The video for the newly released Black Mirror song is very much an old-school slasher horror movie style, and the piece allows Kim to explore the Voodoo Woman more and unleash her backstory. I saw Alice Cooper recently, and the only time he almost broke character in the whole show was when he introduced the band.
“I’ve always loved like shows like Alice Cooper and Ghost, and the whole stage show,” Kim says. “It’s just epic.” Kieran Robertson, Kim’s partner, played the Monsters Of Rock Cruise recently, and he and Kim went to watch Alice Cooper. “His stage show was really inspiring to me. He’s a big inspiration for all of this. I love that he is not just playing the songs but creating a whole world that nurses the whole audience, and I think that’s incredible. It’s the next level of performance, and I absolutely love that.
“He had sound problems at the start. He was in character, he got angry, and he just snapped his cane in half off the stage. It’s fantastic that he stays in character, and that immerses the audience into this whole other world.”
In Ghost, Tobias Forge is this guy from Scandinavia, but he’s playing an Italian character. “He’s another huge inspiration to me,” Kim says. “I got up on stage with him as one of the sisters of sin a few years back. He has the girls handing out the bread as the body of Christ during Body And Blood. So I got up and did that with them for a few shows, and I’ve been following them ever since. He is another brilliant artist and performer. I love Ghost.”
Kim has fond memories of playing Download. “That was one of the highlights of my career,” she says. “I have always wanted to do that since I was a kid. That was one of my dreams, you know, to go up and play. It was just incredible. I loved it, and I loved doing the Kim Jennett thing.

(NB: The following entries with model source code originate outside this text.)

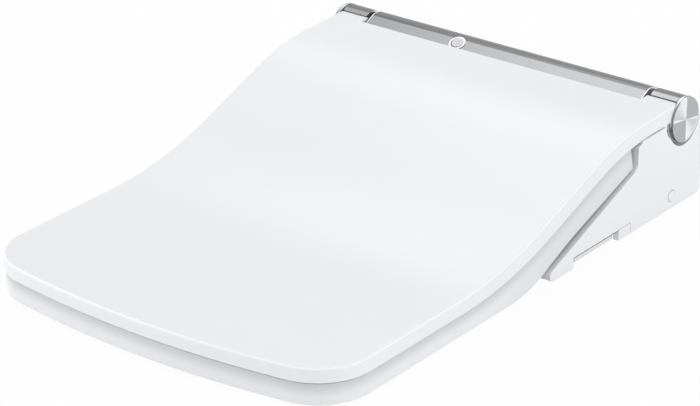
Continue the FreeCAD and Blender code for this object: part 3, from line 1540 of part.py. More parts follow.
def make_screws():
    """Four screws that hold the upper case to the lower one, from below."""
    heads = screw_rods("screw_head", D.post_floor, D.screw_head, D.screw_head_radius)
    shanks = screw_rods("screw_shank", D.post_floor + D.screw_head, D.screw_length, D.screw_radius)
    screws = [fuse(f"screw_{index}", *pair) for index, pair in enumerate(zip(heads, shanks))]
    keep("case_screws", group("screw_set", *screws))


def check_document():
    """Stop if any object failed, or if a sub-part's shape is empty or broken."""
    faults = []
    for thing in DOC.Objects:
        if "Invalid" in thing.State or "Error" in thing.State:
            faults.append(f"{thing.Label}: {thing.State}")
    for node, thing in PIECES.items():
        if thing.Shape.isNull() or not thing.Shape.isValid() or not thing.Shape.Solids:
            faults.append(f"{node}: no valid solid")
    if faults:
        raise RuntimeError("; ".join(faults))


def main():
    write_sheet()
    make_base_plate()
    make_cases()
    make_strip()
    make_hinge_carriers()
    make_controls()
    make_nozzle()
    make_water()
    make_air()
    make_screws()
    make_seat()
    make_lid()
    make_lid_trim()
    DOC.recompute()
    check_document()
    os.makedirs("parts", exist_ok=True)
    for node, thing in PIECES.items():
        thing.Shape.exportStep(f"parts/{node}.step")
        box = thing.Shape.BoundBox
        print(f"{node:22s} solids {len(thing.Shape.Solids)} volume {thing.Shape.Volume:10.0f}"
              f"  x {box.XMin:7.1f} {box.XMax:7.1f}  y {box.YMin:7.1f} {box.YMax:7.1f}"
              f"  z {box.ZMin:6.1f} {box.ZMax:6.1f}")


main()
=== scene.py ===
"""Looks of an electronic bidet seat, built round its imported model: finishes, trim and light."""

import json
import logging
import math
from dataclasses import dataclass
from enum import Enum
from typing import ClassVar

import bmesh
import bpy
from mathutils import Matrix, Vector


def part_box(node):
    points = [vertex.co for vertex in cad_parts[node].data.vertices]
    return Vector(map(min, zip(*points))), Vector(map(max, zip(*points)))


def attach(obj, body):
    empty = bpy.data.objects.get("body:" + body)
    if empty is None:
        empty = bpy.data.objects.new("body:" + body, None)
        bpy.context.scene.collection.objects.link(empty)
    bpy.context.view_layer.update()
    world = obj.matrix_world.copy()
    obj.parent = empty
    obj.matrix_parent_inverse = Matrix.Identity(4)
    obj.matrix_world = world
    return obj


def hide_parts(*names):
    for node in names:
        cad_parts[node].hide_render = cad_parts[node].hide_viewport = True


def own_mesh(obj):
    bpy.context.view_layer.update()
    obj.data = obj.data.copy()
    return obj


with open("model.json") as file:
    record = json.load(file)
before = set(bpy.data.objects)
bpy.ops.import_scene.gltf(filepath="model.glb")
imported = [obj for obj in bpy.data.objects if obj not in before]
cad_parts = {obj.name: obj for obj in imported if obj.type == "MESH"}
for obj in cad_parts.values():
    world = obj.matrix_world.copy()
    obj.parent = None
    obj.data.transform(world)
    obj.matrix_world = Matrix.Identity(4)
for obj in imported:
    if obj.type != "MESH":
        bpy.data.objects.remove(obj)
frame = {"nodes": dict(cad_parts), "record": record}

LOG = logging.getLogger("bidet_seat")
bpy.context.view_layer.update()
MM = 0.001
SIDES = {"right": 1, "left": -1}
HINGE_BACK_MM = 35.0
HINGE_HEIGHT_MM = 83.2
HINGE = (HINGE_BACK_MM, HINGE_HEIGHT_MM)
COVER_FACE_MM = 190.0
WHITE = (1.0, 1.0, 1.0)
CIRCLE_STEPS = 144
COIL_STEPS = 20
WIRE_FLATS = 10
SHARP_DEGREES = 30

Colour = tuple[float, float, float]
Point = tuple[float, float, float]
Pair = tuple[float, float]
Names = tuple[str, ...]


class Socket:
    """A shader socket whose operators add Math nodes, so that maths reads as an expression."""

    def __init__(self, tree: "Nodes", socket: bpy.types.NodeSocket) -> None:
        """Wrap an output of a tree's nodes."""
        self.tree = tree
        self.socket = socket

    def _math(self, operation: str, *values: "Socket | float") -> "Socket":
        """Add a Math node of an operation, with its inputs in order."""
        return self.tree.add("ShaderNodeMath", {"operation": operation}, dict(enumerate(values)))

    def __add__(self, other: "Socket | float") -> "Socket":
        """This plus other."""
        return self._math("ADD", self, other)

    __radd__ = __add__

    def __sub__(self, other: "Socket | float") -> "Socket":
        """This less other."""
        return self._math("SUBTRACT", self, other)

    def __rsub__(self, other: float) -> "Socket":
        """Other less this."""
        return self._math("SUBTRACT", other, self)

    def __mul__(self, other: "Socket | float") -> "Socket":
        """This times other."""
        return self._math("MULTIPLY", self, other)

    __rmul__ = __mul__

    def __pow__(self, other: "Socket | float") -> "Socket":
        """This to the power of other."""
        return self._math("POWER", self, other)

    def __abs__(self) -> "Socket":
        """This without its sign."""
        return self._math("ABSOLUTE", self)

    def sine(self) -> "Socket":
        """The sine of this, in radians."""
        return self._math("SINE", self)

    def cosine(self) -> "Socket":
        """The cosine of this, in radians."""
        return self._math("COSINE", self)

    def turn(self, other: "Socket | float") -> "Socket":
        """The angle of the point this high and other far out."""
        return self._math("ARCTAN2", self, other)

    def between(self, low: float, high: float) -> "Socket":
        """Zero at low, one at high and smooth in between."""
        inputs = {"Value": self, "From Min": low, "From Max": high}
        return self.tree.add("ShaderNodeMapRange", {"interpolation_type": "SMOOTHSTEP"}, inputs)

    def over(self, low_mm: float, high_mm: float) -> "Socket":
        """The same smooth step for a length in metres, with its limits in millimetres."""
        return self.between(low_mm * MM, high_mm * MM)

    def ranged(self, low: float, high: float) -> "Socket":
        """This, which runs from 0 to 1, made to run from low to high."""
        return low + (high - low) * self


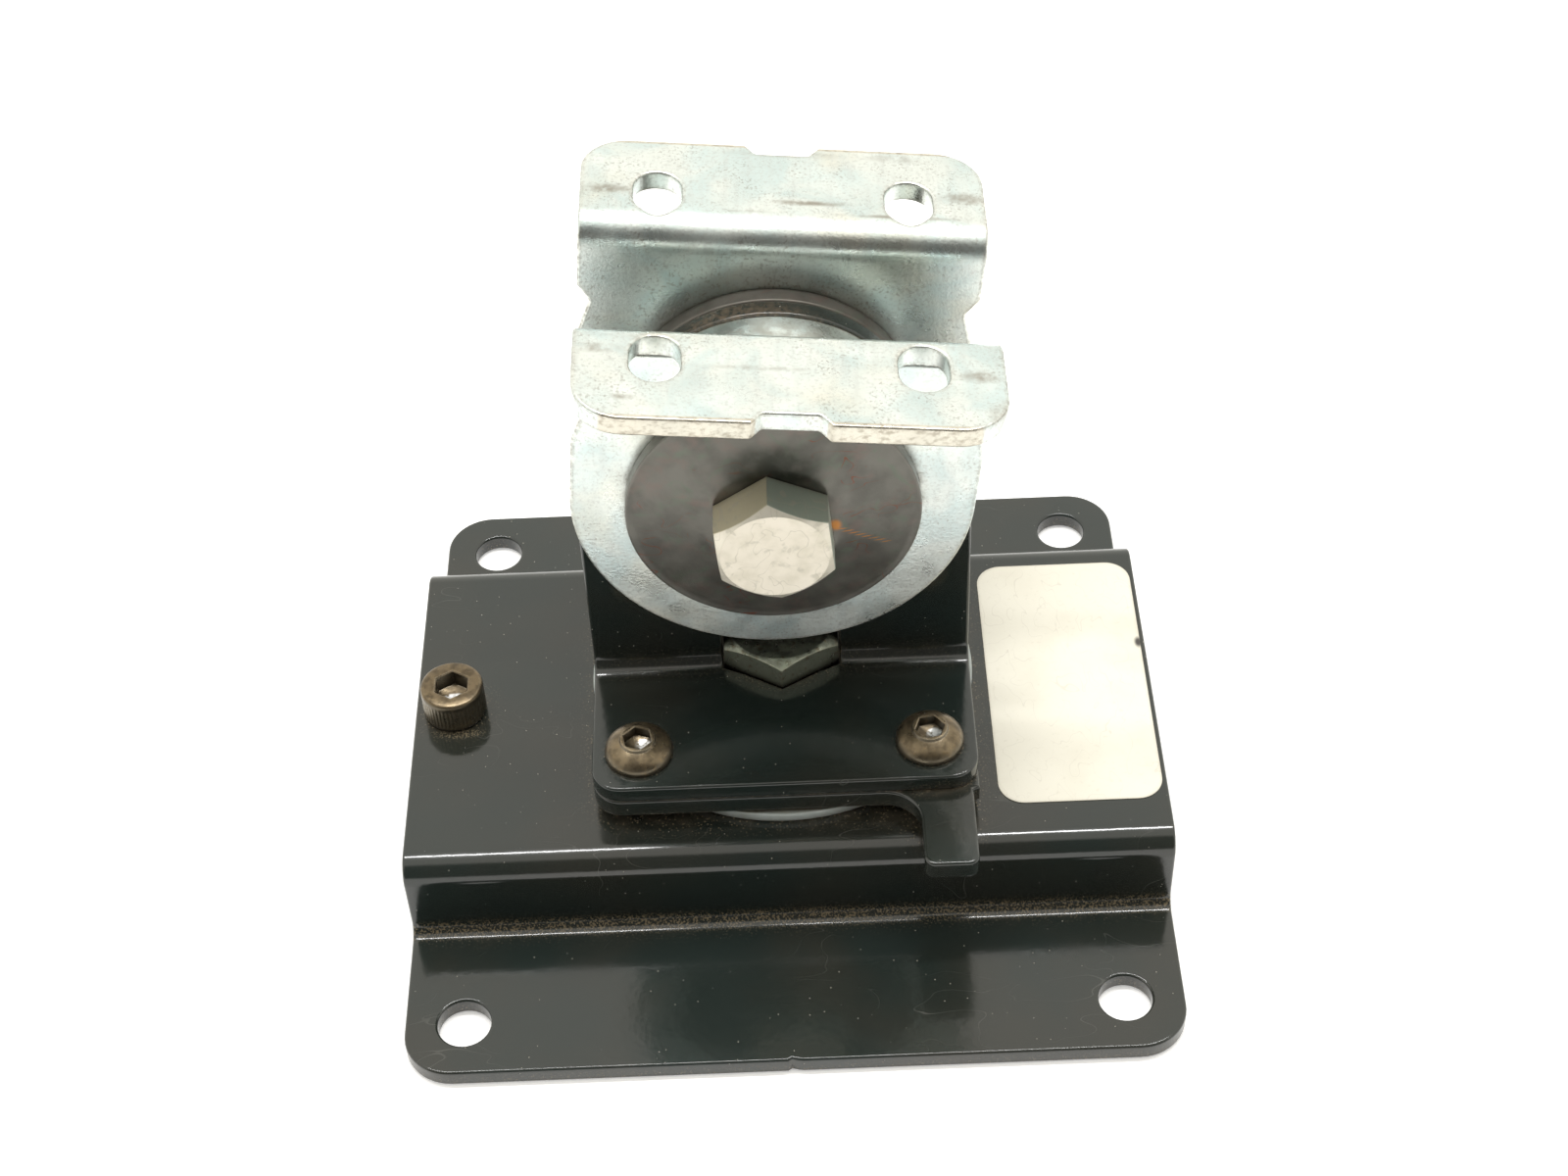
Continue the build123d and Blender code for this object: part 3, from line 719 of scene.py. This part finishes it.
def yoke_form(node, side):
    """One angle, laid out flat from the edge of its foot to the top of its ear, then folded.
    The ear's straight sides run on to touch its round top."""
    low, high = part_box(node)
    half, foot_bottom = high.x, low.z
    edge_y = low.y if side < 0 else high.y
    ear_mid_y = (high.y if side < 0 else low.y) + side * yoke_sheet / 2
    foot = abs(ear_mid_y - edge_y) - yoke_bend_r
    bend = yoke_bend_r * pi / 2
    up_from = foot_bottom + yoke_sheet / 2 + yoke_bend_r
    runs = [(foot, 0), (bend, pi / 2), (high.z - up_from, 0)]

    def flat_of(z):
        return foot + bend + z - up_from

    axis_s, shoulder_s = flat_of(tilt_at.z), flat_of(foot_bottom + yoke_sheet + shoulder_up)
    away = hypot(half, axis_s - shoulder_s)
    lean_in = atan2(shoulder_s - axis_s, half)
    touch = lean_in + (pi / 2 - atan2(ear_top_r, sqrt(away**2 - ear_top_r**2)))
    crown = []
    for k in range(crown_steps + 1):
        a = touch + (pi - 2 * touch) * k / crown_steps
        crown.append((ear_top_r * cos(a), axis_s + ear_top_r * sin(a), 0))
    outline = rounded([(-half, 0, corner_r), (half, 0, corner_r), (half, shoulder_s, 0)] + crown
                      + [(-half, shoulder_s, 0)])
    half_flats = window_flats / 2
    tip = abs(pivot_at.y - edge_y) - window_flats / sqrt(3)
    window_top = flat_of(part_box("pivot_bolt")[1].z + window_room)
    top_corners = [(half_flats, window_top, window_r), (-half_flats, window_top, window_r)]
    if side < 0:
        wide = tip + half_flats / sqrt(3)
        window = [(0, tip, 0), (half_flats, wide, 0)] + top_corners + [(-half_flats, wide, 0)]
    else:
        wide = tip + 0.0016
        window = [(0, tip, 0), (0.0025, tip + 0.0015, 0), (half_flats, wide, 0)] + top_corners
        window += [(-half_flats, wide, 0), (-0.0025, tip + 0.0015, 0)]
    holes = [rounded(window), round_hole(-screw_x, screw_in, foot_hole_d),
             round_hole(screw_x, screw_in, foot_hole_d), round_hole(0, axis_s, ear_hole_d)]
    form = fold(cut_blank(outline, holes, yoke_sheet, coated_ease), yoke_sheet,
                (0, foot_bottom + yoke_sheet / 2), (1, 0), runs)
    if side > 0:
        form.transform(Matrix.Rotation(pi, 4, "Z"))
    form.transform(Matrix.Translation((0, edge_y, 0)))
    return form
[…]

“I can’t leave Kim Jennett behind because I am Kim Jennett. Voodoo Blood is just another outlet for my creativity and to song write again, to do what I feel like I’m best at, which is the whole performance thing. I loved pushing that for a while. But you know, I like to challenge myself as well.”
A pop-style single was released before Kim’s appearance on The Voice. “I wanted to do a music video and to get my head around editing and video editing because I find it really interesting. And I love pop music too. I don’t restrict myself to one genre.”
The Voice was an experience. “A lot of people were saying that I got knocked out because I was a rock singer,” Kim says. While she has an incredible voice, there has always been talk that the show dictates the songs the performers are able to sing.
“I wanted to do an old blues song because that’s what I’m good at,” Kim says. “I wanted to sing Cry Baby by Janis Joplin. They gave me a few songs to pick from, and all of them were almost the same as Losing My Religion, that kind of vibe, which isn’t my vibe. They push you with what to wear. It was a really interesting opportunity.”
The experience has left some frustrations. “The YouTube video has half a million views, but it isn’t me at my best,” she says. “It made me think, the next thing that I’m going to do, I want it to be me at my best doing what I love, what I’m good at. If I was doing something that I liked and I loved up there [on The Voice], there would have been a lot more soul in it. But it was still a great experience, and it made me realize that I don’t want to fucking do that again.”
Taking Voodoo Blood back into the limelight gives Kim the chance to reassert her control and choices. “The number of knocks in this industry that I’ve had over the past few years, the amount of carrots being dangled, the amount of rejection you do get in this industry… You’re putting yourself out there, and that’s what’s going to happen. But it made me think, what’s the point in doing this if it’s not something that I love?
“It’s such a tough, tough industry, so if I’m going to do this, it’s going to be something that is completely and truly me and I’m passionate about. You’ve got to have that passion. It also made me think, fuck what other people think because no matter what you do, not everyone’s gonna like it. So why try and do something to impress other people anymore when I can just create, and where I’m happy is creating.
“Maybe some of the knocks have brought out that dark side in me again and that anger and that passion, which is exactly who the Voodoo Woman is. Me and my partner, the stuff that we’ve been writing together, we were going to release it under Kim Jennett, but it just moulded into Voodoo Blood perfectly. It just fits the music with this feeling, with this passion, with the sound, with the image. I’ve finally found someone that fits to complete my puzzle, my Voodoo Blood puzzle.”
This leaves Kim in control of her own destiny. “It’s amazing to do this and to put yourself out there,” Kim says, “so that you can actually inspire other people to think, maybe I’ll just do what I want to do. There’s a lot of pressure on young people to look a certain way and be a certain way. I definitely felt that when I was in the limelight with Kim Jennett. There was a lot of pressure for me to look a certain way.
“I got quite ill by doing that. It made me sick, and I wouldn’t want other young girls and guys, too, to do the same as that and make themselves sick by trying to look a certain way. The message I want to put across is you can be yourself and not have to try and fit into someone else’s mould.”
The song Black Mirror has been released, and Kim says there is some inspiration from her appearance on The Voice. The song features the line ‘no one listens till you’re in a Black Mirror.’ “Then the whole video is me smashing up TVs while I’m chained up,” Kim says. “It’s me feeling like there was a beast inside of me that wanted to get out. There are all these wild songs, but I felt chained up by The Voice and things like that.
“You can see another character in the music video as well, who is filming me as I’m chained up. There are so many other directions that I want to go with this. This is just an introduction. She’s come back because she’s been chained up.
“But now she has been released, and the beast is back, and she’s badder than ever.”